Definition: Newton's Method

Newton’s method (sometimes called the Newton-Raphson method) uses first and second derivatives and indeed does perform better than the steepest descent method if the initial point is close to the minimizer. The idea behind this method is as follows. Giving a starting point, we construct a quadratic approximation as follows.

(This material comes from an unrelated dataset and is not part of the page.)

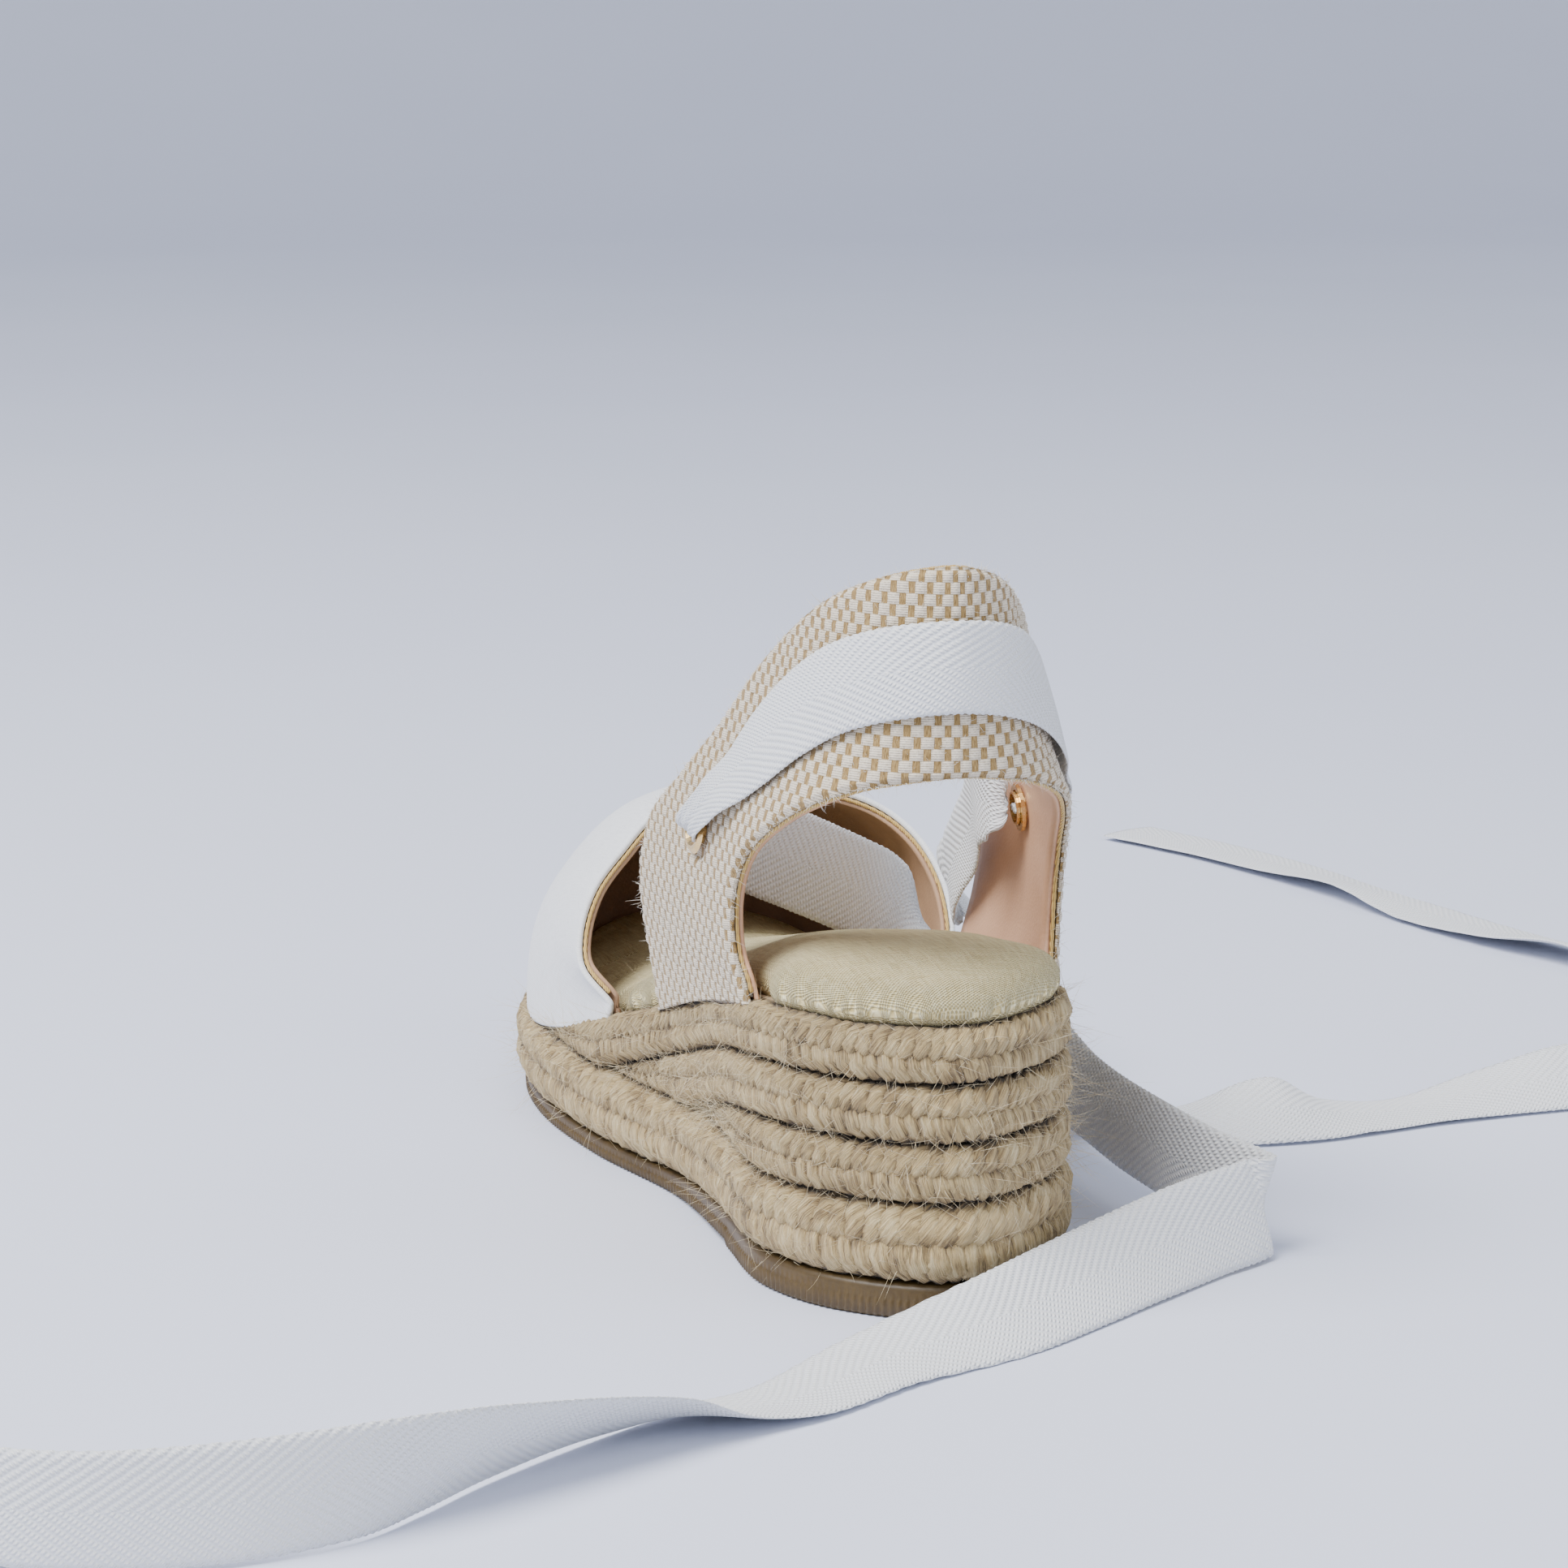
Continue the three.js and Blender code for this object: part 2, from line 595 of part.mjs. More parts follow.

Giving a starting point, we construct a quadratic approximation to the objective function that matches the first and second derivative value at that point. We then minimize the approximate (quadratic) function instead of the original objective function. We use the minimizer of the approximate function as the starting point in the next step and repeat the procedure iteratively.

If the objective function is quadratic, then the approximation is exact, and the method yields the true minimizer in one step. If otherwise, i.e. the objective function is not quadratic, then the approximation will provide only an estimate of the position of the true minimizer.

By using the Taylor series expansion of $f$ about the current point $\b{x}^{(k)}$, neglecting terms of order three and higher.

$$f(\b{x}) \approx f(\b{x}^{(k)}) + \transpose{(\b{x} - \b{x}^{(k)})} \b{g}^{(k)} + \frac{ 1 }{ 2 } \transpose{(\b{x} - \b{x}^{(k)})} F(\b{x}^{(k)})(\b{x} - \b{x}^{(k)}) \triangleq q(\b{x})$$

Applying the FONC to $\b{q}$ yields

$$0 = \nabla q(\b{x}) = \b{g}^{(k)} + F(\b{x}^{(k)})(\b{x} - \b{x}^{(k)})$$

If $F(x^{(k)}) > 0$, then $\b{q}$ achieves a minimum at

$$\b{x}^{(k + 1)} = \b{x}^{(k)} - \inv{ \b{F}(\b{x}^{(k)})} \b{g}^{(k)} $$

This recursive formula represents Newton’s method.